General circulation models (GCMs) have been widely used to simulate current
and future climate at the global scale. However, the development of
frameworks to apply GCMs to assess potential climate change impacts on
regional hydrologic systems, ability to meet future water demand, and
compliance with water resource regulations is more recent. In this study
eight GCMs were bias-corrected and downscaled using the bias correction and
stochastic analog (BCSA) downscaling method and then used, together with
three ET0 methods and eight different water use scenarios, to drive an
integrated hydrologic model previously developed for the Tampa Bay region in
western central Florida. Variance-based sensitivity analysis showed that
changes in projected streamflow were very sensitive to GCM selection, but
relatively insensitive to ET0 method or water use scenario.
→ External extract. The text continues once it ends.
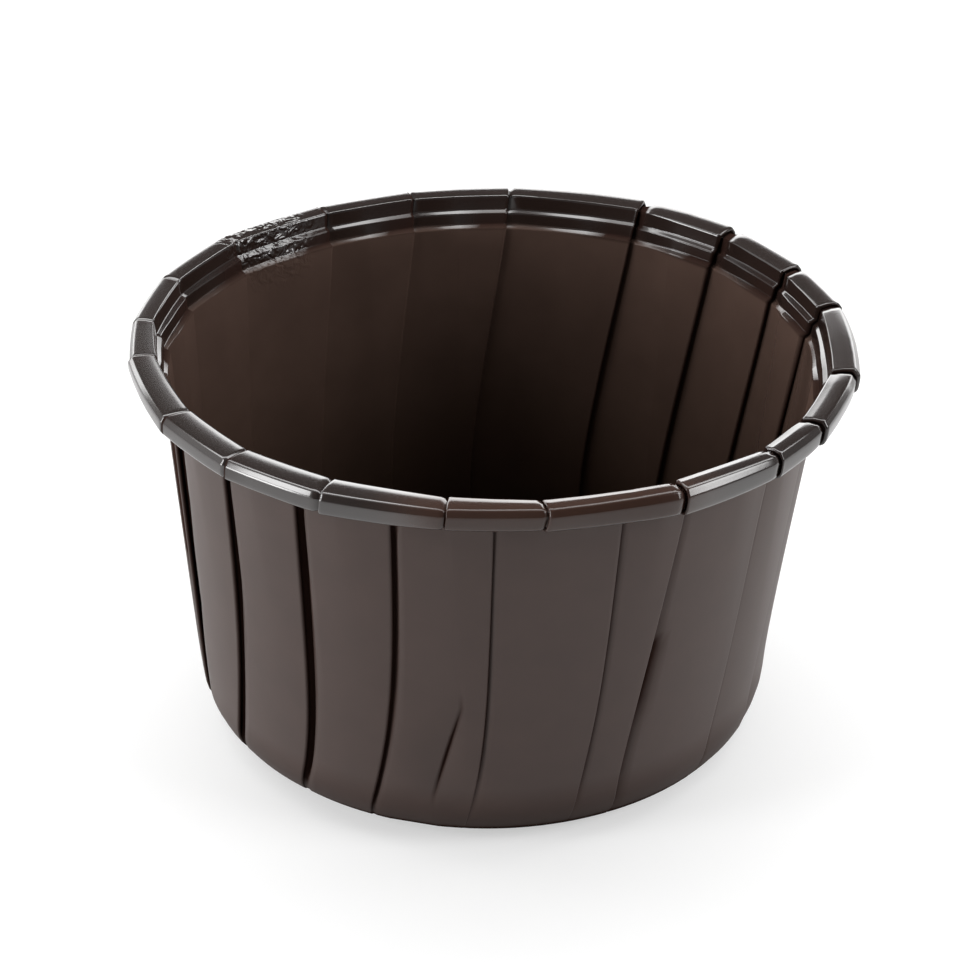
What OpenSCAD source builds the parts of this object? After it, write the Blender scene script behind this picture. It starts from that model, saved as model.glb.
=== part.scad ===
// Pleated baking cup with a rolled rim, pressed from one round sheet of paper.
// Millimetres. The base stands on z = 0 and the cup's axis is the Z axis.

/* [Cup] */
// Height from the table to the top of the rolled rim
cup_h = 39; // [34:0.5:44]
// Diameter over the rolled rim
rim_d = 66.6; // [65:0.2:69]
// Outside diameter of the wall at the crease below the rim
wall_top_d = 60.1; // [58:0.1:60.6]
// Outside diameter at which the wall's line meets the table
wall_foot_d = 53.6; // [50:0.2:57]
// Outside radius of the bend from the base to the wall
corner_r = 5.3; // [3:0.1:8]
// How far the wall leans over to -X, at most
wall_lean_w = 1.1; // [0:0.1:1.5]

/* [Paper] */
// Thickness of the paper
paper_t = 0.12; // [0.08:0.01:0.14]
// Air between two layers of a common pleat
layer_gap = 0.14; // [0.05:0.01:0.16]

/* [Pleats] */
// Number of pleats round the wall
pleat_count = 20; // [12:1:22]
// How irregular the pleats are: 0 is even, and 1 is as listed below
uneven = 1; // [0:0.1:1]
// Width of the ring on the base in which the pleats fade out
fade_w = 2.4; // [1:0.2:4]
// Width of the groove beside a fold, over which the sheet dives under the next layer
groove_w = 0.8; // [0.4:0.1:1.2]

/* [Rolled rim] */
// Width of the roll, across the rim
roll_w = 2.7; // [2.6:0.1:3]
// Height of the roll
roll_h = 2.54; // [2.4:0.02:2.8]
// Height of the rim, from the crease to the top of the roll
rim_h = 3.7; // [3.3:0.05:4]
// How square the roll's section is: 2 is an ellipse, and 4 has nearly flat sides
roll_square = 4; // [2:0.5:4]
// How far the paper turns in the roll, in degrees
roll_turn = 270; // [200:5:275]
// How flat each panel of the rim is: 0 is round, and 1 is straight from corner to corner
rim_flat = 0.6; // [0:0.1:1]

/* [Hidden] */

// Where each pleat's outer fold strays from even spacing at the rim, in parts of a pitch
STRAY = [0, -0.08, 0.08, -0.28, -0.2, -0.28, -0.33, -0.06, -0.22, -0.21,
         -0.17, 0.22, 0.22, 0.17, 0.28, 0.28, 0.17, -0.11, 0.1, 0.04];
// The width of each pleat's overlap, as a share of the mean
WIDTH = [1, 0.75, 1.45, 0.45, 0.65, 1.2, 1.15, 1, 1, 1, 1, 1, 1, 1, 1, 1, 1, 1, 1, 1];
// The air between each pleat's layers on the wall, as a share of that of a common pleat
AIR = [1.2, 0.8, 0.5, 1.1, 1.2, 1.3, 1.3, 1.1, 1.2, 1.5,
       1.2, 0.8, 0.5, 0.7, 0.6, 0.6, 0.8, 1.2, 1.3, 1.3];
// The same on the roll
RIM_AIR = [0.5, 0.4, 0.6, 1.1, 0.9, 1, 1.2, 0.8, 1, 1.4,
           1.1, 0.4, 0.1, 0.2, 0.1, 0.1, 0.1, 0.1, 0.2, 0.3];
// Whether the sheet rises in a step beside each outer fold (1), or in an even slope (0)
STEEP = [1, 1, 1, 1, 0.5, 0, 0, 0, 0, 0, 0, 0, 0, 0, 0, 0, 0.3, 1, 1, 1];
// How far each pleat turns back by the time it reaches the base, in degrees
TURN = [12, 10, 8.5, 9, 10, 10, 8, 8, 7, 6, 6, 6, 7, 7, 8, 8, 8, 9, 13, 14];
// How sharply each pleat's turning gathers towards the base
POWER = [3.7, 5.5, 3.7, 1.3, 4.5, 4.5, 4.5, 4.5, 4.5, 4.5,
         4.5, 4.5, 4.5, 4.5, 4.5, 4.5, 4.5, 4.5, 3.2, 6];
// How far the rim's corner at each pleat lies outside the true rim, in millimetres
OUT = [0.1, 0.1, 0.2, 0.5, 0.8, 0.8, 0.4, -0.1, -0.4, -0.3,
       -0.1, -0.1, 0, 0.1, 0.7, 0.5, 0.1, -0.2, -0.2, 0];
// How much wider the roll is on its inner side at each pleat, in millimetres
WIDER = [0.9, 0.65, 0.1, -0.3, -0.3, 0, 0, 0, 0, 0, 0, 0, 0, 0, 0, 0, 0, 0.4, 0.8, 0.8];
// How much lower the roll's outer side hangs at each pleat, in millimetres
LOWER = [0.25, 0.3, 0.35, 0.7, 0.6, 0.2, 0, 0, 0, 0, 0, 0, 0, 0, 0, 0, 0, 0, 0, 0.05];
// The first pleat's outer fold, round from +X
first_pleat = 254;

// How far the pleats have opened out at the base's edge, where they come from nothing
foot_share = 0.6;
// Height over which the lean builds up
lean_rise = 3;

// Rings of points along each part of the profile, and how closely those of the wall gather at its foot
corner_steps = 3;
wall_steps = 3;
wall_gather = 1.4;
roll_steps = 7;
// The two ledges between the crease and the roll, and the riser between them:
// their shares of that stretch's width and height
ledge = [0.37, 0.09];
riser = [0.13, 0.38];
// Columns of points in one pleat
columns = 8;

stack = 3 * paper_t + 2 * layer_gap;
pitch = 360 / pleat_count;
function mix(a, b, share) = a + (b - a) * share;
// A pleat's value in one of the lists, with the mean in place of it where the pleats are even
function listed(list, i, mean) = mix(mean, list[(i % pleat_count) % len(list)], uneven);

// The profile: the outer face of the outermost layer, from the base's centre to the end of the roll

crease = [wall_top_d / 2, cup_h - rim_h];
taper = atan2(crease[0] - wall_foot_d / 2, crease[1]);
flat_r = wall_foot_d / 2 - corner_r * tan(45 - taper / 2);
corner_mid = [flat_r, corner_r];

// The roll's middle, and the half axes of the paper's inner side round it
roll_mid = [(rim_d - roll_w) / 2, cup_h - roll_h / 2];
roll_axes = [roll_w / 2 - stack, roll_h / 2 - stack];
// Where round the roll it begins, and how far it has tightened at its end
roll_start = 150;
roll_end_scale = 0.85;

function squared(x) = sign(x) * pow(abs(x), 2 / roll_square);
function roll_point(s) =
    let (a = roll_start - roll_turn * s, scale = mix(1, roll_end_scale, s))
    roll_mid + scale * [roll_axes[0] * squared(cos(a)), roll_axes[1] * squared(sin(a))];
function corner_point(s) =
    let (a = -90 + (90 - taper) * s) corner_mid + corner_r * [cos(a), sin(a)];
function wall_point(s) = mix(corner_point(1), crease, pow(s, wall_gather));
function band_point(share) =
    let (band = roll_point(0) - crease) crease + [share[0] * band[0], share[1] * band[1]];
band_ends = [ledge, ledge + riser, 2 * ledge + riser];

profile = concat(
    [[0, 0], [flat_r - fade_w, 0]],
    [for (i = [0 : corner_steps]) corner_point(i / corner_steps)],
    [for (i = [1 : wall_steps]) wall_point(i / wall_steps)],
    [for (share = band_ends) band_point(share)],
    [for (i = [0 : roll_steps]) roll_point(i / roll_steps)]
);
rings = len(profile);
fade_ring = 1;
foot_ring = 2;
crease_ring = foot_ring + corner_steps + wall_steps;
roll_ring = crease_ring + len(band_ends) + 1;

// The way over the paper from the base's centre, which is the radius in the flat sheet
function way(n) = n == 0 ? 0 : way(n - 1) + norm(profile[n] - profile[n - 1]);
ways = [for (n = [0 : rings - 1]) way(n)];

// The outward normal at a ring, lengthened to keep the thickness on both sides of the bend
function unit(v) = v / norm(v);
function side_normal(n) = let (d = unit(profile[n + 1] - profile[n])) [d[1], -d[0]];
function ring_normal(n) =
    let (
        before = side_normal(max(n - 1, 0)),
        after = side_normal(min(n, rings - 2)),
        mean = unit(before + after)
    )
    mean / (mean * after);
normals = [for (n = [0 : rings - 1]) ring_normal(n)];

// The pleats: the sheet goes outside to the outer fold, back behind it to the inner fold, and on

// The width of an overlap, as an angle: the pleats take up what the flat sheet has too much
function overlap(i, n) =
    n <= foot_ring ? 0
    : listed(WIDTH, i, 1) * 180 * (ways[n] - profile[n][0]) / (pleat_count * profile[n][0]);
function turned(i, n) =
    let (up = (ways[n] - ways[foot_ring]) / (ways[crease_ring] - ways[foot_ring]))
    pow(1 - min(max(up, 0), 1), listed(POWER, i, 4.5));
function outer_fold(i, n) =
    first_pleat + pitch * (i + listed(STRAY, i, 0)) - listed(TURN, i, 8) * turned(i, n);
function inner_fold(i, n) = outer_fold(i, n) - overlap(i, n);

// The distance between a pleat's layers: none on the base, where the sheet lies flat
function step(i, n) =
    n <= fade_ring ? 0
    : (n == foot_ring ? foot_share : 1)
        * (paper_t + layer_gap * mix(listed(AIR, i, 1), listed(RIM_AIR, i, 1), rolled(n)));

// How far a ring has gone over from the wall to the roll, from 0 to 1
function rolled(n) = min(max((n - crease_ring) / (roll_ring - crease_ring), 0), 1);

// Each column's place round the cup, from inner fold i to the next pleat's folds.
// On the wall the single layer rises just after the outer fold, and on the roll it dives
// just before the inner fold, because there the paper's other side shows.
function column_angle(i, k, n) =
    let (
        from = outer_fold(i, n),
        to = inner_fold(i + 1, n),
        groove = n == 0 ? 0 : min(groove_w / profile[n][0] * 180 / PI, (to - from) / 3)
    )
    k == 0 ? inner_fold(i, n)
    : k == 1 ? from
    : k == 2 ? mix(from + groove, (from + to) / 2, rolled(n))
    : k == 3 ? mix((from + to) / 2, to - groove, rolled(n))
    : k == 4 || k == 7 ? to
    : outer_fold(i + 1, n);

// Each column's depth below the profile, for the sheet's outer side (0) and inner side (1):
// s is the distance between the layers of the pleat behind, and next that of the one ahead.
// The sheet's depth past the groove and halfway on, in layers, is given for both kinds of rise.
stepped = [0.6, 0.2];
sloping = [1.6, 0.7];
on_roll = [1.8, 1.4];
function column_depth(k, side, s, next, steep, roll_share) =
    k <= 1 ? 2 * s + side * paper_t
    : k <= 3 ? mix(mix(sloping, stepped, steep), on_roll, roll_share)[k - 2] * s + side * paper_t
    : k <= 5 ? side * paper_t
    : side == 0 ? min(next + paper_t, 2 * next) : max(next, paper_t);

// The panel that a column lies on, which is the next one past the next inner fold, and how far across it
function panel_of(i, k) = k == 5 || k == 6 ? i + 1 : i;
function across(panel, n, a) =
    (a - inner_fold(panel, n)) / (inner_fold(panel + 1, n) - inner_fold(panel, n));
// A list's value there, which changes evenly from one inner fold to the next
function between(list, panel, share) = mix(listed(list, panel, 0), listed(list, panel + 1, 0), share);

// The rim has a corner at each inner fold, and its panels run nearly straight between corners
function rim_stray(panel, n, share) =
    let (sag = profile[n][0] * (1 - cos((inner_fold(panel + 1, n) - inner_fold(panel, n)) / 2)))
    between(OUT, panel, share) - 4 * rim_flat * sag * (share * (1 - share) - 1 / 6);

// How far each ring takes part where the roll is wider on its inner side or hangs lower on its outer one
function widened(n) =
    n <= crease_ring ? 0
    : n < roll_ring ? (profile[n][0] - crease[0]) / (profile[roll_ring][0] - crease[0])
    : max(roll_mid[0] - profile[n][0], 0) / (roll_mid[0] - profile[roll_ring][0]);
function lowered(n) = n <= roll_ring || profile[n][0] < roll_mid[0] && profile[n][1] > roll_mid[1] ? 0
    : min((cup_h - profile[n][1]) / roll_h, 1);

// The wall isn't true either: it leans over most a little above the base
function lean(z) = -wall_lean_w * (1 - z / cup_h) * (1 - exp(-z / lean_rise));

function sheet_point(i, k, n, side) =
    let (
        half = (side == 0 ? 1 : -1) * paper_t / 2,
        a = column_angle(i, k, n) + (n == 0 ? 0 : half / profile[n][0] * 180 / PI),
        depth = column_depth(k, side, step(i, n), step(i + 1, n), listed(STEEP, i, 1), rolled(n)),
        p = profile[n] - normals[n] * depth,
        panel = panel_of(i, k),
        share = n <= foot_ring ? 0 : across(panel, n, a),
        stray = n <= foot_ring ? 0 : rim_stray(panel, n, share) * pow(p[1] / cup_h, 3),
        r = p[0] + stray - widened(n) * between(WIDER, panel, share),
        z = p[1] - lowered(n) * between(LOWER, panel, share)
    )
    n == 0 ? [0, 0, z] : [r * cos(a) + lean(z), r * sin(a), z];

ring_size = pleat_count * columns;
points = [for (side = [0, 1], n = [0 : rings - 1], c = [0 : ring_size - 1])
    sheet_point(floor(c / columns), c % columns, n, side)];

function index(side, n, c) = (side * rings + n) * ring_size + c % ring_size;

// Two triangles between four points; the middle layer runs backwards, so its diagonal is the other one
function quad(ll, ul, ur, lr, backwards) =
    backwards ? [[ll, ul, ur], [ll, ur, lr]] : [[ll, ul, lr], [ul, ur, lr]];
function side_quad(side, n, c) =
    quad(index(side, n, c), index(side, n + 1, c), index(side, n + 1, c + 1), index(side, n, c + 1),
         c % columns == columns - 2);
function flipped(f) = [f[0], f[2], f[1]];
function real(f) =
    points[f[0]] != points[f[1]] && points[f[1]] != points[f[2]] && points[f[2]] != points[f[0]];

outer_faces = [for (n = [0 : rings - 2], c = [0 : ring_size - 1]) each side_quad(0, n, c)];
inner_faces = [for (n = [0 : rings - 2], c = [0 : ring_size - 1], f = side_quad(1, n, c)) flipped(f)];
edge_faces = [for (c = [0 : ring_size - 1])
    each quad(index(0, rings - 1, c), index(1, rings - 1, c), index(1, rings - 1, c + 1),
              index(0, rings - 1, c + 1), false)];
faces = [for (f = concat(outer_faces, inner_faces, edge_faces)) if (real(f)) f];

module liner() {
    color("#463832")
        polyhedron(points = points, faces = faces, convexity = 10);
}

liner();
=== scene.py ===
"""Pleated baking cup with a rolled rim: the folded paper in full detail, on a white table in soft light."""

import math

import bmesh
import bpy
import numpy as np
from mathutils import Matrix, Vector


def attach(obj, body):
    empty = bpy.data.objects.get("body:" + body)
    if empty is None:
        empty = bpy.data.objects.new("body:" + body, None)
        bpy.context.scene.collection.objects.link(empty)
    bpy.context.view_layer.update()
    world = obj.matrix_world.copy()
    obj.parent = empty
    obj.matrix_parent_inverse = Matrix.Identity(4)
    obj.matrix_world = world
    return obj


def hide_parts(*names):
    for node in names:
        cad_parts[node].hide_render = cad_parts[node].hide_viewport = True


MM = 0.001

# The folded sheet's sizes, which are those of the CAD solid
CUP_HEIGHT = 39.0 * MM
RIM_DIAMETER = 66.6 * MM
WALL_TOP_DIAMETER = 60.1 * MM
WALL_FOOT_DIAMETER = 53.6 * MM
CORNER_RADIUS = 5.3 * MM
# How far to the left the wall stands just above the base, and the height over which it gets there
WALL_LEAN = 1.1 * MM
LEAN_RISE = 3.0 * MM
# The paper's thickness, and the air between a common pleat's layers
PAPER = 0.12 * MM
LAYER_GAP = 0.14 * MM
PLEATS = 20
# How wide the ring of the base is in which the pleats start, and how far they have unfolded at its edge
FADE_WIDTH = 2.4 * MM
LEAST_OPENING = 0.12
ROLL_WIDTH = 2.7 * MM
ROLL_HEIGHT = 2.54 * MM
RIM_HEIGHT = 3.7 * MM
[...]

Changes in
projections of groundwater level were sensitive to both GCM and water use
scenario, but relatively insensitive to ET0 method. Five of eight GCMs
projected a decrease in streamflow and groundwater availability in the future
regardless of water use scenario or ET method. For the business as usual
water use scenario all eight GCMs indicated that, even with active water
conservation programs, increases in public water demand projected for 2045
could not be met from ground and surface water supplies while achieving
current groundwater level and surface water flow regulations. With adoption
of 40 % wastewater reuse for public supply and active conservation four
of the eight GCMs indicate that 2045 public water demand could be met while
achieving current environmental regulations; however, drier climates would
require a switch from groundwater to surface water use. These results
indicate a high probability of a reduction in future freshwater supply in the
Tampa Bay region if environmental regulations intended to protect current
aquatic ecosystems do not adapt to the changing climate. Broad interpretation
of the results of this study may be limited by the fact that all future water
use scenarios assumed that increases in water demand would be the result of
intensification of water use on existing agricultural, industrial, and urban
lands. Future work should evaluate the impacts of a range of potential land
use change scenarios, with associated water use change projections, over a
larger number of GCMs.</p